- WRITTEN REQUEST: Quote all of the data below exactly, please.

- MATERIAL:

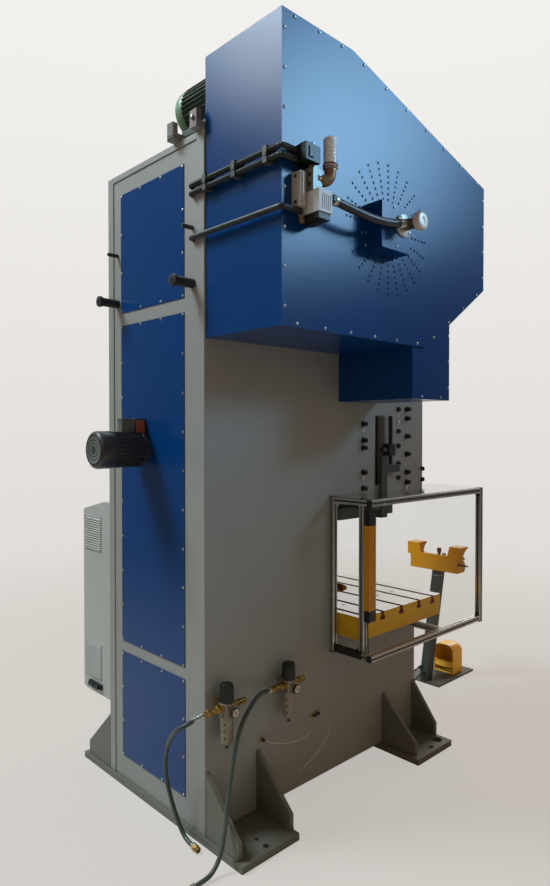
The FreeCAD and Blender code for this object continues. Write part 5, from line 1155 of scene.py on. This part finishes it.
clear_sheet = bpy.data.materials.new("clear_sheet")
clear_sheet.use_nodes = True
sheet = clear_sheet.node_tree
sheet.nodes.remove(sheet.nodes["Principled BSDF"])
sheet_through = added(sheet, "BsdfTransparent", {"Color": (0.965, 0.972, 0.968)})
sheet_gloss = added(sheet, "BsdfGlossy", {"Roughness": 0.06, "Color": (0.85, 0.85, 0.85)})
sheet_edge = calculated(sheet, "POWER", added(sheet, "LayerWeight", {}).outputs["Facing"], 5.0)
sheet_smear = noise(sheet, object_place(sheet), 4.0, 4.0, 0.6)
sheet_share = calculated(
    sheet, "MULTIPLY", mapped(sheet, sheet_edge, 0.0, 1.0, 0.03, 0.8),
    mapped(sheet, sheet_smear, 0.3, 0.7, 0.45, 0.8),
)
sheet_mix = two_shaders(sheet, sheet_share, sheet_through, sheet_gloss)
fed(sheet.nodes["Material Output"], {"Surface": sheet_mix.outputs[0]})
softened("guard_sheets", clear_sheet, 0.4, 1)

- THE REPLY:
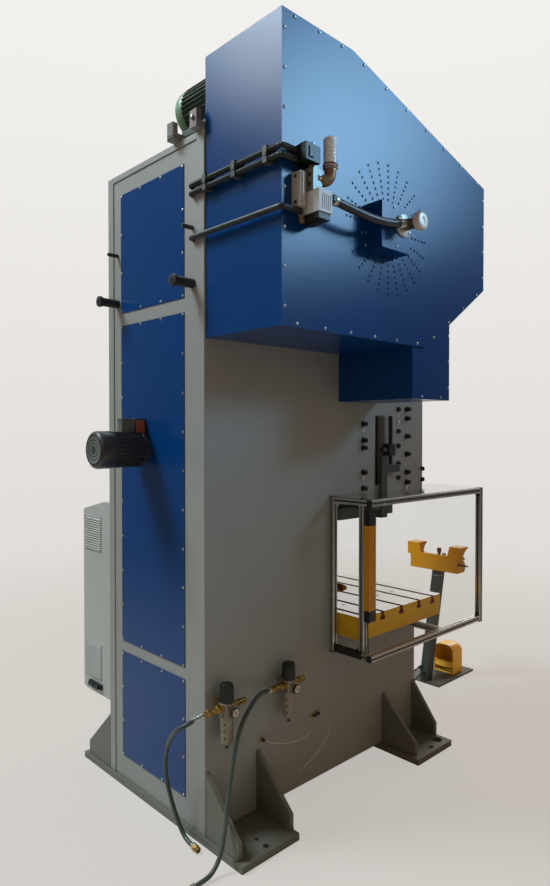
The FreeCAD and Blender code for this object continues. Write part 5, from line 1155 of scene.py on. This part finishes it.
clear_sheet = bpy.data.materials.new("clear_sheet")
clear_sheet.use_nodes = True
sheet = clear_sheet.node_tree
sheet.nodes.remove(sheet.nodes["Principled BSDF"])
sheet_through = added(sheet, "BsdfTransparent", {"Color": (0.965, 0.972, 0.968)})
sheet_gloss = added(sheet, "BsdfGlossy", {"Roughness": 0.06, "Color": (0.85, 0.85, 0.85)})
sheet_edge = calculated(sheet, "POWER", added(sheet, "LayerWeight", {}).outputs["Facing"], 5.0)
sheet_smear = noise(sheet, object_place(sheet), 4.0, 4.0, 0.6)
sheet_share = calculated(
    sheet, "MULTIPLY", mapped(sheet, sheet_edge, 0.0, 1.0, 0.03, 0.8),
    mapped(sheet, sheet_smear, 0.3, 0.7, 0.45, 0.8),
)
sheet_mix = two_shaders(sheet, sheet_share, sheet_through, sheet_gloss)
fed(sheet.nodes["Material Output"], {"Surface": sheet_mix.outputs[0]})
softened("guard_sheets", clear_sheet, 0.4, 1)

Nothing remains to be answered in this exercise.